__Do this__
Copy the full set of lines exactly as given.

[Parts and joints as JSON]
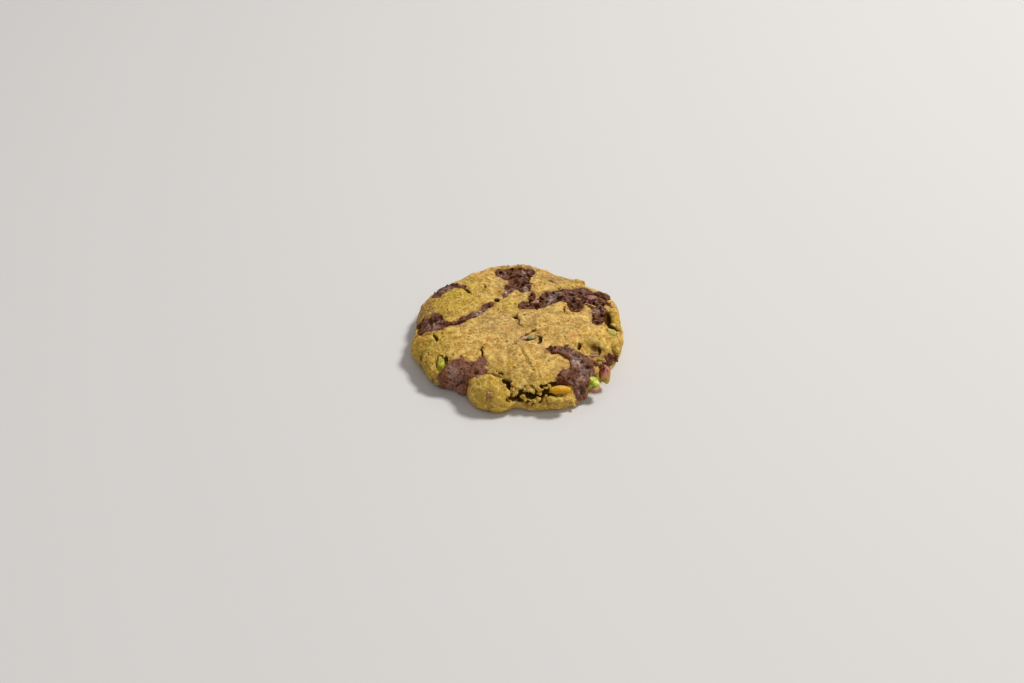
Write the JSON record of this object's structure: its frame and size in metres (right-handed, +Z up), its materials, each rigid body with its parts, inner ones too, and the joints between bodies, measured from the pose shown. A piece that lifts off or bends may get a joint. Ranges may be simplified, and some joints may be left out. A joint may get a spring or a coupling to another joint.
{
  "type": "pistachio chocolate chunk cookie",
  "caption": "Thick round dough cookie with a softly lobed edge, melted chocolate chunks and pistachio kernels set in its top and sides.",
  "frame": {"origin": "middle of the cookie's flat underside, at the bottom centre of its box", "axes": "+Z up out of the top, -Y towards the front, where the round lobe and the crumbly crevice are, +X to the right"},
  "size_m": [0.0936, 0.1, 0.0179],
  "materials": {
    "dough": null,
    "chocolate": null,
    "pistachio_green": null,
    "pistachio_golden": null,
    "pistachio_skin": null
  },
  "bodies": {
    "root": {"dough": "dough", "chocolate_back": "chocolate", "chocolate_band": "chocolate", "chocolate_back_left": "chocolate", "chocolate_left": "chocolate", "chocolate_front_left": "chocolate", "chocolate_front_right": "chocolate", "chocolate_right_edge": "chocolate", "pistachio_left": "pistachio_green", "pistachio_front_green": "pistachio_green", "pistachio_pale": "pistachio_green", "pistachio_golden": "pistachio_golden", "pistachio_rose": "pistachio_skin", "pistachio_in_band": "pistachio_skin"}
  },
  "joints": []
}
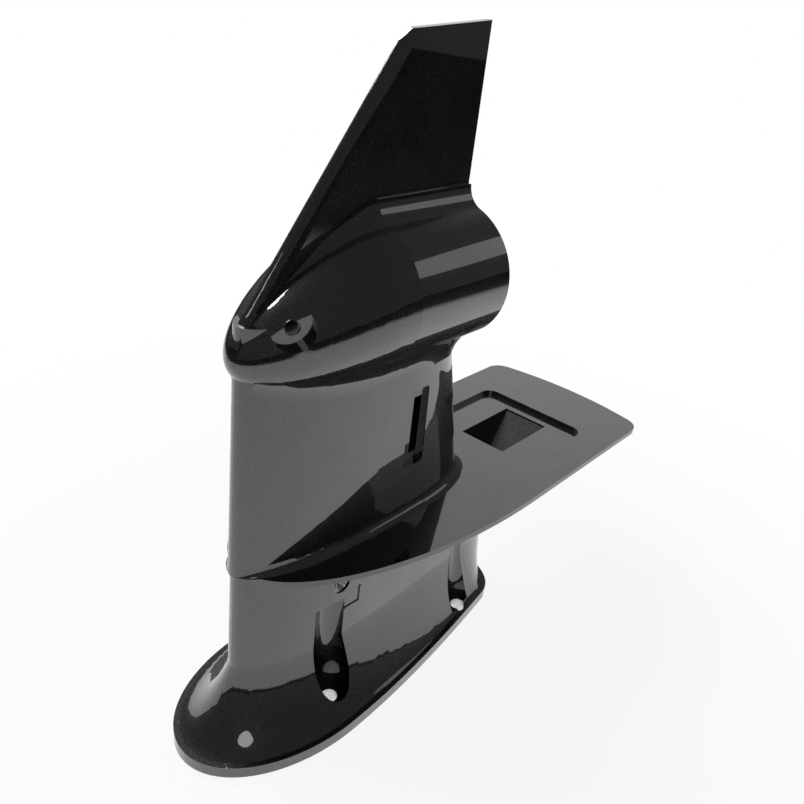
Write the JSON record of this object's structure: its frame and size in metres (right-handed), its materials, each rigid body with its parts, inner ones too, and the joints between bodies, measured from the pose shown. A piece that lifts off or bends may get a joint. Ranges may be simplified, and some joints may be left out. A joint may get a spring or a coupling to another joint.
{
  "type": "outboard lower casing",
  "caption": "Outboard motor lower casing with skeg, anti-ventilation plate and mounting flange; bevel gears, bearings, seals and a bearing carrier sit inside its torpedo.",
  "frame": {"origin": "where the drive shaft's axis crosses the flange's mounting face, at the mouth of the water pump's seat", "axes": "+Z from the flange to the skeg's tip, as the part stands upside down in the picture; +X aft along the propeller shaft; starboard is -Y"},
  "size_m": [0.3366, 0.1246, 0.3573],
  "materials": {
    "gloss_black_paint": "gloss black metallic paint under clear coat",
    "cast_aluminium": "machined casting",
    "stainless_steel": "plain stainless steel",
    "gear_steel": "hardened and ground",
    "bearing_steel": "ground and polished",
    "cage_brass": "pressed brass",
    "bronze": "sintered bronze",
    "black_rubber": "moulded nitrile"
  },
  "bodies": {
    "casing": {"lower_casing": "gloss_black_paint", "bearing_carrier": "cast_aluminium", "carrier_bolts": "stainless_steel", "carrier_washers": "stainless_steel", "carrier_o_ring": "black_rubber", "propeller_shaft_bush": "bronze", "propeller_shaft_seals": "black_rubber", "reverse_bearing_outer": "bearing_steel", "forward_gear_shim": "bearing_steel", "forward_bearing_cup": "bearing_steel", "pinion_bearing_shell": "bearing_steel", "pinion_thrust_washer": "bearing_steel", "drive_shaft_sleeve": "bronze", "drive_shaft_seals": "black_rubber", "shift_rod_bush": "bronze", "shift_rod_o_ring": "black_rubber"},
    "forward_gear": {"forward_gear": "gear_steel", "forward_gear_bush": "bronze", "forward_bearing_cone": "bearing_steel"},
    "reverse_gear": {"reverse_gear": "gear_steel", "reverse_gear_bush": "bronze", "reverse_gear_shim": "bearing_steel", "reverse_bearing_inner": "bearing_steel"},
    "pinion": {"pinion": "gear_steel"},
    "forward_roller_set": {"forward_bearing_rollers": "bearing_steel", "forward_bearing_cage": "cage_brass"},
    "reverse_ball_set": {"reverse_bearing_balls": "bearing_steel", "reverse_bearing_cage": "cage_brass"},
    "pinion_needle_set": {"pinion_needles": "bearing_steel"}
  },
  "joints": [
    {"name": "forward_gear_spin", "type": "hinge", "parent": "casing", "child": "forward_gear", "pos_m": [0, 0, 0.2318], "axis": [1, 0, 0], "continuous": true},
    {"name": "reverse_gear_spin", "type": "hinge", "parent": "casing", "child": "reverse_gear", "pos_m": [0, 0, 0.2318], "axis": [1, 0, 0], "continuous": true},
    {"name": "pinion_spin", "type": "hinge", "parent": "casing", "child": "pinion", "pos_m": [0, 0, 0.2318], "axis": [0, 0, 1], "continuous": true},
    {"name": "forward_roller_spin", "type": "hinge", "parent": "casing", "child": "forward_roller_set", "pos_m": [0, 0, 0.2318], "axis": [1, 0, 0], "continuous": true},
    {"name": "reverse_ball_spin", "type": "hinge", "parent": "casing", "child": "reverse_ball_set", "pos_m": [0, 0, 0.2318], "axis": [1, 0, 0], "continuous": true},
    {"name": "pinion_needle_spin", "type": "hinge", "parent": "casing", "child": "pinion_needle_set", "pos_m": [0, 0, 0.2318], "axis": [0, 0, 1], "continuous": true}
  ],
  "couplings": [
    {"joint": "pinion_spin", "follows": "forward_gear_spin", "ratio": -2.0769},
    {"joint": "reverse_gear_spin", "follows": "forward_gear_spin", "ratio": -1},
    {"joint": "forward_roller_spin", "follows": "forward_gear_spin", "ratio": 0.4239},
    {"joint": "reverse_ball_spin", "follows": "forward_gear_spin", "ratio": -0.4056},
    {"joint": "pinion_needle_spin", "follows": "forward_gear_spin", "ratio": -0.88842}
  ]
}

__Answer below__
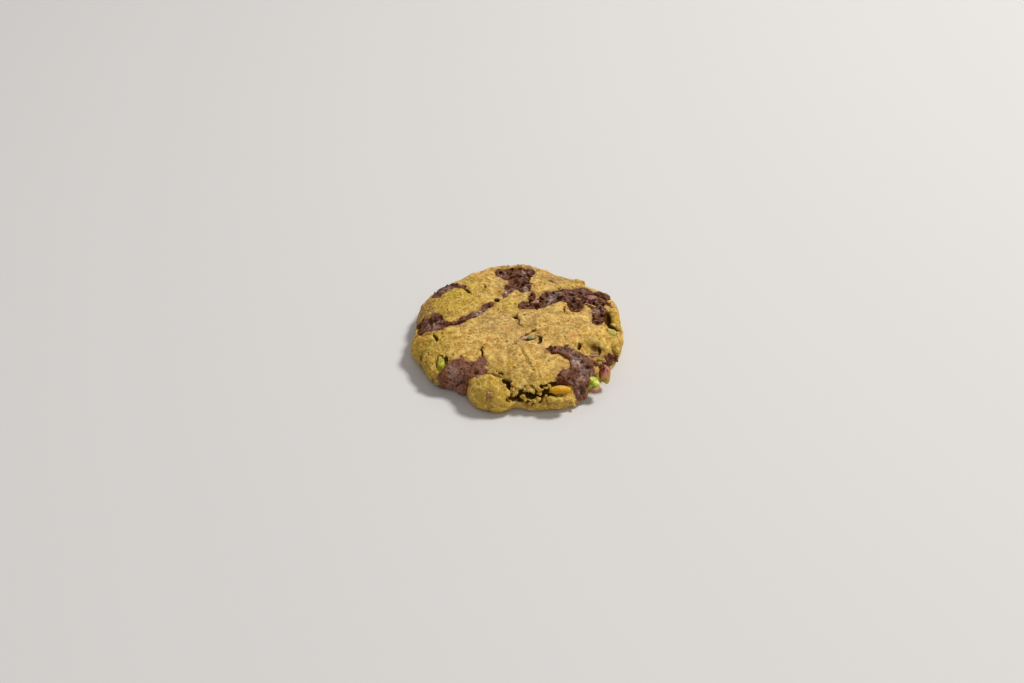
Write the JSON record of this object's structure: its frame and size in metres (right-handed, +Z up), its materials, each rigid body with its parts, inner ones too, and the joints between bodies, measured from the pose shown. A piece that lifts off or bends may get a joint. Ranges may be simplified, and some joints may be left out. A joint may get a spring or a coupling to another joint.
{
  "type": "pistachio chocolate chunk cookie",
  "caption": "Thick round dough cookie with a softly lobed edge, melted chocolate chunks and pistachio kernels set in its top and sides.",
  "frame": {"origin": "middle of the cookie's flat underside, at the bottom centre of its box", "axes": "+Z up out of the top, -Y towards the front, where the round lobe and the crumbly crevice are, +X to the right"},
  "size_m": [0.0936, 0.1, 0.0179],
  "materials": {
    "dough": null,
    "chocolate": null,
    "pistachio_green": null,
    "pistachio_golden": null,
    "pistachio_skin": null
  },
  "bodies": {
    "root": {"dough": "dough", "chocolate_back": "chocolate", "chocolate_band": "chocolate", "chocolate_back_left": "chocolate", "chocolate_left": "chocolate", "chocolate_front_left": "chocolate", "chocolate_front_right": "chocolate", "chocolate_right_edge": "chocolate", "pistachio_left": "pistachio_green", "pistachio_front_green": "pistachio_green", "pistachio_pale": "pistachio_green", "pistachio_golden": "pistachio_golden", "pistachio_rose": "pistachio_skin", "pistachio_in_band": "pistachio_skin"}
  },
  "joints": []
}
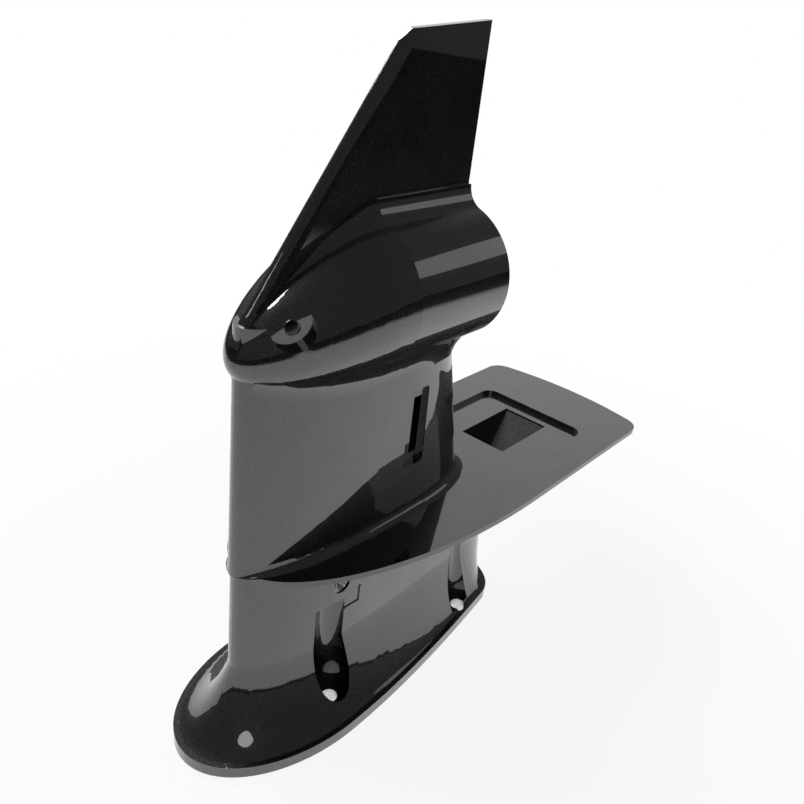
Write the JSON record of this object's structure: its frame and size in metres (right-handed), its materials, each rigid body with its parts, inner ones too, and the joints between bodies, measured from the pose shown. A piece that lifts off or bends may get a joint. Ranges may be simplified, and some joints may be left out. A joint may get a spring or a coupling to another joint.
{
  "type": "outboard lower casing",
  "caption": "Outboard motor lower casing with skeg, anti-ventilation plate and mounting flange; bevel gears, bearings, seals and a bearing carrier sit inside its torpedo.",
  "frame": {"origin": "where the drive shaft's axis crosses the flange's mounting face, at the mouth of the water pump's seat", "axes": "+Z from the flange to the skeg's tip, as the part stands upside down in the picture; +X aft along the propeller shaft; starboard is -Y"},
  "size_m": [0.3366, 0.1246, 0.3573],
  "materials": {
    "gloss_black_paint": "gloss black metallic paint under clear coat",
    "cast_aluminium": "machined casting",
    "stainless_steel": "plain stainless steel",
    "gear_steel": "hardened and ground",
    "bearing_steel": "ground and polished",
    "cage_brass": "pressed brass",
    "bronze": "sintered bronze",
    "black_rubber": "moulded nitrile"
  },
  "bodies": {
    "casing": {"lower_casing": "gloss_black_paint", "bearing_carrier": "cast_aluminium", "carrier_bolts": "stainless_steel", "carrier_washers": "stainless_steel", "carrier_o_ring": "black_rubber", "propeller_shaft_bush": "bronze", "propeller_shaft_seals": "black_rubber", "reverse_bearing_outer": "bearing_steel", "forward_gear_shim": "bearing_steel", "forward_bearing_cup": "bearing_steel", "pinion_bearing_shell": "bearing_steel", "pinion_thrust_washer": "bearing_steel", "drive_shaft_sleeve": "bronze", "drive_shaft_seals": "black_rubber", "shift_rod_bush": "bronze", "shift_rod_o_ring": "black_rubber"},
    "forward_gear": {"forward_gear": "gear_steel", "forward_gear_bush": "bronze", "forward_bearing_cone": "bearing_steel"},
    "reverse_gear": {"reverse_gear": "gear_steel", "reverse_gear_bush": "bronze", "reverse_gear_shim": "bearing_steel", "reverse_bearing_inner": "bearing_steel"},
    "pinion": {"pinion": "gear_steel"},
    "forward_roller_set": {"forward_bearing_rollers": "bearing_steel", "forward_bearing_cage": "cage_brass"},
    "reverse_ball_set": {"reverse_bearing_balls": "bearing_steel", "reverse_bearing_cage": "cage_brass"},
    "pinion_needle_set": {"pinion_needles": "bearing_steel"}
  },
  "joints": [
    {"name": "forward_gear_spin", "type": "hinge", "parent": "casing", "child": "forward_gear", "pos_m": [0, 0, 0.2318], "axis": [1, 0, 0], "continuous": true},
    {"name": "reverse_gear_spin", "type": "hinge", "parent": "casing", "child": "reverse_gear", "pos_m": [0, 0, 0.2318], "axis": [1, 0, 0], "continuous": true},
    {"name": "pinion_spin", "type": "hinge", "parent": "casing", "child": "pinion", "pos_m": [0, 0, 0.2318], "axis": [0, 0, 1], "continuous": true},
    {"name": "forward_roller_spin", "type": "hinge", "parent": "casing", "child": "forward_roller_set", "pos_m": [0, 0, 0.2318], "axis": [1, 0, 0], "continuous": true},
    {"name": "reverse_ball_spin", "type": "hinge", "parent": "casing", "child": "reverse_ball_set", "pos_m": [0, 0, 0.2318], "axis": [1, 0, 0], "continuous": true},
    {"name": "pinion_needle_spin", "type": "hinge", "parent": "casing", "child": "pinion_needle_set", "pos_m": [0, 0, 0.2318], "axis": [0, 0, 1], "continuous": true}
  ],
  "couplings": [
    {"joint": "pinion_spin", "follows": "forward_gear_spin", "ratio": -2.0769},
    {"joint": "reverse_gear_spin", "follows": "forward_gear_spin", "ratio": -1},
    {"joint": "forward_roller_spin", "follows": "forward_gear_spin", "ratio": 0.4239},
    {"joint": "reverse_ball_spin", "follows": "forward_gear_spin", "ratio": -0.4056},
    {"joint": "pinion_needle_spin", "follows": "forward_gear_spin", "ratio": -0.88842}
  ]
}